Objective To investigate the chondroprotective effects and underlying mechanisms of iron oxidebased nanozymes (FeO_x/NC) in a rat model of osteoarthritis (OA).

Methods FeO_x/NC nanozymes were synthesized and characterized, and their enzyme-mimetic activities resembling superoxide dismutase (SOD), catalase (CAT), and glutathione peroxidase (GPx) were detected. Primary chondrocytes were isolated in vitro from SD rats and divided into four groups: control group, H₂O₂ group, NC+H₂O₂ group, and FeO_x/NC+H₂O₂ group. The biocompatibility was assessed using the cell counting kit-8 (CCK-8) assay and Calcein-AM/PI staining, and reactive oxygen species (ROS)-scavenging ability was examined with ROS probes. Gene and protein expression levels of MMP-13 and IL-6 were measured via reverse transcription-quantitative polymerase chain reaction (RTqPCR), immunofluorescence, and western blotting. Twenty rats were randomly assigned to four groups: sham group, saline group, NC group, and FeO_x/NC group. Except for the sham group, OA models were established by anterior cruciate ligament transection. Joint morphology was observed, and histopathological changes were evaluated by hematoxylin-eosin (HE) and Safranin O-Fast Green staining.

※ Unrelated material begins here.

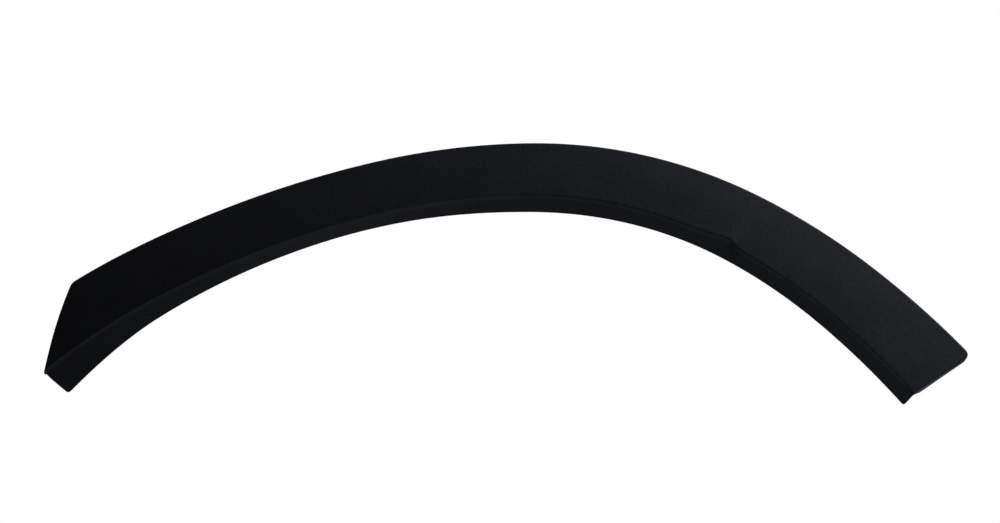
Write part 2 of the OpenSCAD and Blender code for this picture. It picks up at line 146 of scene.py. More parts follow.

# %% [markdown]
# A studio floor is matt white. It is a large plane. Rays from the camera, a gloss or a glass see it pale:
# most of that is a glow of its own, and the rest is a diffuse finish that keeps the object's shadow. Light
# that bounces off it towards the object is weak, as from a dark studio floor, because the photograph's lip is
# hardly lit from below.

# %% Floor
FLOOR_Z, FLOOR_HALF = -1.6, 12


def make_floor():
    """A square plane of twice FLOOR_HALF at FLOOR_Z, in metres."""
    mesh = bpy.data.meshes.new("studio_floor")
    corners = [(x * FLOOR_HALF, y * FLOOR_HALF, FLOOR_Z) for x, y in ((-1, -1), (1, -1), (1, 1), (-1, 1))]
    mesh.from_pydata(corners, [], [(0, 1, 2, 3)])
    floor = bpy.data.objects.new("studio_floor", mesh)
    bpy.context.scene.collection.objects.link(floor)
    material = bpy.data.materials.new("matt_white_floor")
    material.use_nodes = True
    tree = material.node_tree
    tree.nodes.clear()
    glow = add_node(tree, "ShaderNodeEmission", inputs={"Color": linear("#fbfbfa"), "Strength": 0.78})
    matt = add_node(tree, "ShaderNodeBsdfDiffuse", inputs={"Color": linear("#7e7e7c")})
    pale = add_node(tree, "ShaderNodeAddShader", links={0: glow.outputs[0], 1: matt.outputs[0]})
    dim = add_node(tree, "ShaderNodeBsdfDiffuse", inputs={"Color": linear("#303030")})
    both = add_node(tree, "ShaderNodeMixShader",
                    links={0: seen_directly(tree), 1: dim.outputs[0], 2: pale.outputs[0]})
    add_node(tree, "ShaderNodeOutputMaterial", links={"Surface": both.outputs[0]})
    mesh.materials.append(material)
    return floor


floor = make_floor()
print("floor at z", FLOOR_Z)

# %% [markdown]
# The trim is moulded in black polypropylene against a spark-eroded tool, which leaves a fine even
# stipple: cells a little under a millimetre across and a few hundredths deep. The eye sees a dull
# charcoal with a faint speckle and no mirror image. Two noises make it: cells for the stipple and
# broad soft patches for the slight unevenness of a real moulding. A paler hairline is painted along
# the fold on the rear half as a painted highlight, not a colour of the plastic; it fades out over the crown.
# The shell's own attribute says where that line is, because it follows the shape and not the axes.

# %% Black grained polypropylene
MM = 0.001


def cells_per_metre(size_mm):
    """Scale of a texture on Object coordinates whose features are size_mm across."""
    return 1 / (size_mm * MM)


def new_material(name):
    """An empty node material and its tree."""
    material = bpy.data.materials.new(name)
    material.use_nodes = True
    material.node_tree.nodes.clear()
    return material, material.node_tree


def finish_material(tree, shader):
    """Links the shader to the output."""
    add_node(tree, "ShaderNodeOutputMaterial", links={"Surface": shader.outputs[0]})


# The third colour is a painted highlight along the fold's rounding on the rear half, not a colour of the
# plastic.
DARK_SPECK, LIGHT_SPECK, FOLD_HIGHLIGHT_COLOUR = "#1f2024", "#27292e", "#303237"


def grained_polypropylene():
    """Stipple of 0.9 mm cells in the bump, speckle and patches in the colour, a painted highlight along the
    fold, rough all over.
    """
    material, tree = new_material("moulded_black_polypropylene")
    place = add_node(tree, "ShaderNodeTexCoord").outputs["Object"]
    stipple = add_node(tree, "ShaderNodeTexVoronoi", {"feature": "SMOOTH_F1"},
                       {"Scale": cells_per_metre(0.9), "Smoothness": 0.6}, {"Vector": place})
    fine = add_node(tree, "ShaderNodeTexNoise", inputs={"Scale": cells_per_metre(0.5), "Detail": 2.0},
                    links={"Vector": place})
    speckle = add_node(tree, "ShaderNodeTexNoise", inputs={"Scale": cells_per_metre(2.2), "Detail": 3.0},
                       links={"Vector": place})
    patches = add_node(tree, "ShaderNodeTexNoise", inputs={"Scale": cells_per_metre(38), "Detail": 2.0},
                       links={"Vector": place})
    tint = add_node(tree, "ShaderNodeValToRGB", links={"Fac": speckle.outputs[0]})
    tint.color_ramp.elements[0].position, tint.color_ramp.elements[1].position = 0.32, 0.68
    tint.color_ramp.elements[0].color = linear(DARK_SPECK)
    tint.color_ramp.elements[1].color = linear(LIGHT_SPECK)
    colour = add_node(tree, "ShaderNodeMix", {"data_type": "RGBA", "blend_type": "MULTIPLY"},
                      {"Factor": 0.35}, {"A": tint.outputs[0], "B": patches.outputs[0]})
    # Painted highlight: the shell's attribute mixes the paler fold colour in along the fold's rounding.
    fold_highlight = add_node(tree, "ShaderNodeAttribute", {"attribute_name": "painted_fold_highlight"})
    pale = add_node(tree, "ShaderNodeMix", {"data_type": "RGBA"}, {"B": linear(FOLD_HIGHLIGHT_COLOUR)},
                    {"Factor": fold_highlight.outputs["Fac"], "A": colour.outputs["Result"]})
    rough = add_node(tree, "ShaderNodeMapRange", inputs={"To Min": 0.58, "To Max": 0.72},
                     links={"Value": fine.outputs[0]})
    low = add_node(tree, "ShaderNodeBump", inputs={"Strength": 0.35, "Distance": 0.05 * MM},
                   links={"Height": fine.outputs[0]})
    grain = add_node(tree, "ShaderNodeBump", inputs={"Strength": 0.5, "Distance": 0.12 * MM},
                     links={"Height": stipple.outputs["Distance"], "Normal": low.outputs[0]})
    shader = add_node(tree, "ShaderNodeBsdfPrincipled", inputs={"Specular IOR Level": 0.02, "IOR": 1.49},
                      links={"Base Color": pale.outputs["Result"], "Roughness": rough.outputs[0],
                             "Normal": grain.outputs[0]})
    finish_material(tree, shader)
    return material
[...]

Results TEM analysis confirmed the successful synthesis of FeO_x/NC, which exhibited SOD-, CAT-, and GPx-like activities. CCK-8 and Calcein-AM/PI assays demonstrated that FeO_x/NC exhibited no significant cytotoxicity towards chondrocytes. The ROS probe analysis revealed significantly reduced fluorescence intensity in the FeO_x/NC+H₂O₂ group compared with the H 2O2 group (P < 0.05). RT-qPCR results showed that the mRNA expression levels of MMP-13 and IL-6 in the FeO x/NC+H₂O₂ group were significantly lower than those in the H₂O₂ group (P < 0.05). The results of immunofluorescence showed the fluorescence intensity of MMP-13 in the FeO_x/NC+H₂O₂ group was significantly lower than that in the H 2O2 group (P < 0.05). Western blotting demonstrated that the protein expression levels of MMP- 13 and IL-6 were significantly decreased in the FeO_x/NC+H₂O₂ group compared with the H₂O₂ group (P < 0.05). Macroscopic and histological evaluations demonstrated that FeO_x/NC treatment alleviated cartilage damage compared with the saline group.

Conclusion FeO_x/NC nanozymes exhibit excellent biocompatibility and possess multi-enzyme catalytic activity, enabling them to efficiently scavenge intracellular ROS in chondrocytes, thereby suppressing oxidative stress and alleviating the progression of OA.